• **Instructions to follow**
Every record must be repeated exactly, with no omission.

** BEGIN **

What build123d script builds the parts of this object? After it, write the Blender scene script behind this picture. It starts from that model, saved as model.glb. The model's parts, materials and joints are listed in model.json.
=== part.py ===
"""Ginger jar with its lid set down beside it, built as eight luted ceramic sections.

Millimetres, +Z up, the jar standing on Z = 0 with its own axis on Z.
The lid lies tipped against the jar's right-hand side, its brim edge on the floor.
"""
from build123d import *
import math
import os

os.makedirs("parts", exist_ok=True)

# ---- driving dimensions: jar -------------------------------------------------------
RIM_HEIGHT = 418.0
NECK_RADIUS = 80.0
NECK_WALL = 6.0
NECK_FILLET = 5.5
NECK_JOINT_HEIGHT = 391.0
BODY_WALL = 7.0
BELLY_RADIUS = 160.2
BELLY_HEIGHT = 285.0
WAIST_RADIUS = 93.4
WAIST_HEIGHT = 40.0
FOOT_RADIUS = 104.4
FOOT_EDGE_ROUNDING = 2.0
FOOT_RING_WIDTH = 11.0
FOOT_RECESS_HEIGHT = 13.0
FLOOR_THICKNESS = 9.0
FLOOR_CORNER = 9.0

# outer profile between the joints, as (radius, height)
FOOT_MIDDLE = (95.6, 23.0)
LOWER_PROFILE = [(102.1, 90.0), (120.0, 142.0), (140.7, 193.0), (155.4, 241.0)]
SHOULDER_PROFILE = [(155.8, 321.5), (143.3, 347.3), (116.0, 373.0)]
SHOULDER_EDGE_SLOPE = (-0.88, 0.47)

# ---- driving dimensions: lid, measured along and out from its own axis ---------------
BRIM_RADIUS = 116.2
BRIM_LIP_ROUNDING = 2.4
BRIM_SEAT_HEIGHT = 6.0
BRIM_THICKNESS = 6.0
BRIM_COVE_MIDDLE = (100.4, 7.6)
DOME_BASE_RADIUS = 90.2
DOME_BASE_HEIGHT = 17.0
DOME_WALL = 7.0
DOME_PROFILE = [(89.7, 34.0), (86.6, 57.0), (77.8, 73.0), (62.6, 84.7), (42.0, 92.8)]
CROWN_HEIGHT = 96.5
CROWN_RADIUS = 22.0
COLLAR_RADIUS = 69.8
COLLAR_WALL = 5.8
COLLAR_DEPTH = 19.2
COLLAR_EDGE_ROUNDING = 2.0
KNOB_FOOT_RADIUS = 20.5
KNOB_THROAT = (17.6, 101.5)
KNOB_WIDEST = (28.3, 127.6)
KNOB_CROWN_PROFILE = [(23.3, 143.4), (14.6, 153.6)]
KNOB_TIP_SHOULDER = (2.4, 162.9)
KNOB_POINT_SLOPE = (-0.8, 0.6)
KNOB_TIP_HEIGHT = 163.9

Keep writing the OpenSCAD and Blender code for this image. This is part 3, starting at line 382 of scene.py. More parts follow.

** END **

• **Task answer**
What build123d script builds the parts of this object? After it, write the Blender scene script behind this picture. It starts from that model, saved as model.glb. The model's parts, materials and joints are listed in model.json.
=== part.py ===
"""Ginger jar with its lid set down beside it, built as eight luted ceramic sections.

Millimetres, +Z up, the jar standing on Z = 0 with its own axis on Z.
The lid lies tipped against the jar's right-hand side, its brim edge on the floor.
"""
from build123d import *
import math
import os

os.makedirs("parts", exist_ok=True)

# ---- driving dimensions: jar -------------------------------------------------------
RIM_HEIGHT = 418.0
NECK_RADIUS = 80.0
NECK_WALL = 6.0
NECK_FILLET = 5.5
NECK_JOINT_HEIGHT = 391.0
BODY_WALL = 7.0
BELLY_RADIUS = 160.2
BELLY_HEIGHT = 285.0
WAIST_RADIUS = 93.4
WAIST_HEIGHT = 40.0
FOOT_RADIUS = 104.4
FOOT_EDGE_ROUNDING = 2.0
FOOT_RING_WIDTH = 11.0
FOOT_RECESS_HEIGHT = 13.0
FLOOR_THICKNESS = 9.0
FLOOR_CORNER = 9.0

# outer profile between the joints, as (radius, height)
FOOT_MIDDLE = (95.6, 23.0)
LOWER_PROFILE = [(102.1, 90.0), (120.0, 142.0), (140.7, 193.0), (155.4, 241.0)]
SHOULDER_PROFILE = [(155.8, 321.5), (143.3, 347.3), (116.0, 373.0)]
SHOULDER_EDGE_SLOPE = (-0.88, 0.47)

# ---- driving dimensions: lid, measured along and out from its own axis ---------------
BRIM_RADIUS = 116.2
BRIM_LIP_ROUNDING = 2.4
BRIM_SEAT_HEIGHT = 6.0
BRIM_THICKNESS = 6.0
BRIM_COVE_MIDDLE = (100.4, 7.6)
DOME_BASE_RADIUS = 90.2
DOME_BASE_HEIGHT = 17.0
DOME_WALL = 7.0
DOME_PROFILE = [(89.7, 34.0), (86.6, 57.0), (77.8, 73.0), (62.6, 84.7), (42.0, 92.8)]
CROWN_HEIGHT = 96.5
CROWN_RADIUS = 22.0
COLLAR_RADIUS = 69.8
COLLAR_WALL = 5.8
COLLAR_DEPTH = 19.2
COLLAR_EDGE_ROUNDING = 2.0
KNOB_FOOT_RADIUS = 20.5
KNOB_THROAT = (17.6, 101.5)
KNOB_WIDEST = (28.3, 127.6)
KNOB_CROWN_PROFILE = [(23.3, 143.4), (14.6, 153.6)]
KNOB_TIP_SHOULDER = (2.4, 162.9)
KNOB_POINT_SLOPE = (-0.8, 0.6)
KNOB_TIP_HEIGHT = 163.9

Keep writing the OpenSCAD and Blender code for this image. This is part 3, starting at line 382 of scene.py. More parts follow.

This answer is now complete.